’17.9.1
北朝鮮が核やミサイルを誇示しては、米国、日本、韓国を脅している。その目的が何であるか、諸説があるだろうが金正恩が本音を吐かない限りは憶測でしかない。もっぱら言われているのは、米国との平和交渉が目的だろうが今のような米朝間の威嚇の応酬では、まともな交渉などできないだろう。
日本からすれば、岡目八目の立場にある英国の論調が大いに参考になる。英フィナンシャル・タイムスの社説を、例の通りつまみ食いして、戯言を言ってみる。

安倍首相は、北朝鮮がミサイルを発射するたびに米国、本人は何でも相談できると自負しているだろうトランプ大統領と相談して、制裁と圧力を強めると呪文のように言う。
安倍首相の発言や行動は、北朝鮮の脅威は米国の問題のようにさえ誤解をする。今やミサイルが北海道の上空を断りもなしに飛んでいくことが、日本の問題でなく米国の問題だろうか。米国は極東問題を自国の問題のように口にするが、本土から遠く離れた北朝鮮が騒いでみても所詮遠い国のこと、態度はとっても心のうちはさほど問題ではないと思っているに違いない。
今や世界の警察を降りた米国が、遠い極東の問題を真剣に考えるはずがないと思える。まして、金正恩との個人的決闘を楽しんでいるトランプ大統領にしてみれば、日本への格好は付けるものの何をしでかすか予測不能だ。
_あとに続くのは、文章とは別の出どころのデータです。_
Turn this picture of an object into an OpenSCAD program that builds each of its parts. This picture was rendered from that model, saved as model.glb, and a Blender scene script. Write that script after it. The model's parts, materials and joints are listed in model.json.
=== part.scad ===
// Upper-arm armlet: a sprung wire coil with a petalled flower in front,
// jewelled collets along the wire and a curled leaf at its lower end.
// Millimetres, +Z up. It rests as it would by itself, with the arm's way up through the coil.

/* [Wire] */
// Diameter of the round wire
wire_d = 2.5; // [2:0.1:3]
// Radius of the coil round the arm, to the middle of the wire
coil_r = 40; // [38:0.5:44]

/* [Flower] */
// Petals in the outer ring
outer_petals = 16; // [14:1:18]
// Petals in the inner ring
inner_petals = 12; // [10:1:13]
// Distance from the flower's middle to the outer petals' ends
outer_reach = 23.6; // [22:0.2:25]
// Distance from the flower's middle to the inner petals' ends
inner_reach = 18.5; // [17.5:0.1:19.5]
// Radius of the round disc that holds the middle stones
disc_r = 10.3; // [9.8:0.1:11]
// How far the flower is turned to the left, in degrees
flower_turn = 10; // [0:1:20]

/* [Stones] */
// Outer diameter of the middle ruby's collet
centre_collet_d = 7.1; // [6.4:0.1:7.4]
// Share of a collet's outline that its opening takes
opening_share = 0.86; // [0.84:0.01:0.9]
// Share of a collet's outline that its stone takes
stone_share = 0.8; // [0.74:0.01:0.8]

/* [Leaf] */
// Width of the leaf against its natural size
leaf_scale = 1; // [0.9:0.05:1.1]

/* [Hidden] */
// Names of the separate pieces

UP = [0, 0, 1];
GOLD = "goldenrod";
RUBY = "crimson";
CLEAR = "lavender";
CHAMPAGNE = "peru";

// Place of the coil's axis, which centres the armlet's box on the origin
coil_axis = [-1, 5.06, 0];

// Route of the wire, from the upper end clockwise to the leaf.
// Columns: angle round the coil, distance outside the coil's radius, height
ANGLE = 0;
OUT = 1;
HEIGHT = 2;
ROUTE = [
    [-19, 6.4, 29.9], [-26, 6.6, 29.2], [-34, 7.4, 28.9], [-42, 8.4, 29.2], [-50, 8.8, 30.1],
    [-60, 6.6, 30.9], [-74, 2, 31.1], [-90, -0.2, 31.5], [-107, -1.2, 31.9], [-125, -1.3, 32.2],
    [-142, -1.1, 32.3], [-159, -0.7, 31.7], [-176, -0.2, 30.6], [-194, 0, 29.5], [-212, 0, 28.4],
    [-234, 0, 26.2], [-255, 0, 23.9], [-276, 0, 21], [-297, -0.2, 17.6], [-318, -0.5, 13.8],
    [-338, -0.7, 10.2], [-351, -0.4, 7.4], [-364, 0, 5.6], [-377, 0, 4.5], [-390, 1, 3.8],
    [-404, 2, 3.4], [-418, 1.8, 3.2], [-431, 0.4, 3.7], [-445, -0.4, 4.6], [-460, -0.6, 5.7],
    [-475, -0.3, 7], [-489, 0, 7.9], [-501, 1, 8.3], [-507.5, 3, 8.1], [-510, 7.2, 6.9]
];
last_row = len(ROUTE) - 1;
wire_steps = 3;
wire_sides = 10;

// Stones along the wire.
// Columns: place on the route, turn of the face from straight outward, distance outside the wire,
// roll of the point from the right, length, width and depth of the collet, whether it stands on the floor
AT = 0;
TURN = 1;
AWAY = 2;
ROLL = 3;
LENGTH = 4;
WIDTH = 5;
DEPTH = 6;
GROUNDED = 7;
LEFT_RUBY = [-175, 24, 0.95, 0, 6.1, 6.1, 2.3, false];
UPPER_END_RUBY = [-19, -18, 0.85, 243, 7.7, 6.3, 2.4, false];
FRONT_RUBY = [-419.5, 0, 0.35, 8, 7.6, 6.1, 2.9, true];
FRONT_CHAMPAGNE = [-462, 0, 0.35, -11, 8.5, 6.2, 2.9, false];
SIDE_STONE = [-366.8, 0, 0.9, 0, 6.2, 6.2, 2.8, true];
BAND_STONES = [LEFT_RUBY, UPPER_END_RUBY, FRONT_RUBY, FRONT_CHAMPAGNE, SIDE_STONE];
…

フィナンシャル・タイムスの社説は、いま大事なのは日中韓が連携して自国の地域の問題を治めていくことだという。
韓国はこのところ国内の政治危機にとらわれ、日本の戦時中の行為に対する謝罪要求が激しい論争の的となっており、北朝鮮問題における両国の協力を困難にしている。
日本はつい最近まで、金体制の危機よりも中国の台頭によるリスクに気を取られていた。その中国は北朝鮮の脅威よりも、米国が対北朝鮮防衛のために韓国に配備した、地上配備型ミサイル迎撃システムの脅威に神経をとがらせてきた。
北朝鮮の危機が戦争に発展すれば、このような懸念は全てばからしいほと近視眼的だったということになるだろう。日本と韓国は金正恩のミサイルの射程内にある。中国は北朝鮮の同盟国だが、朝鮮半島での紛争は難民の流入、最悪の場合は死の灰が降りかかってくる事態にもつながりうる。
共通の脅威に直面しているという現実を受け入れれば、創意に富む地域的な外交努力の余地が生まれる。
安倍首相は、北朝鮮がミサイルを発射すれば、まず中国、韓国と話をすべきだと思う。

最後にトランプ大統領の問題がある。米国の主要同盟国でさえ、トランプ大統領の判断に重大な疑念を抱いていることは疑いようがない。そうであればこそ、アジアの主要国が北朝鮮危機で主導権を握ることがなおさら重要になる。   もっともな社説だと思う。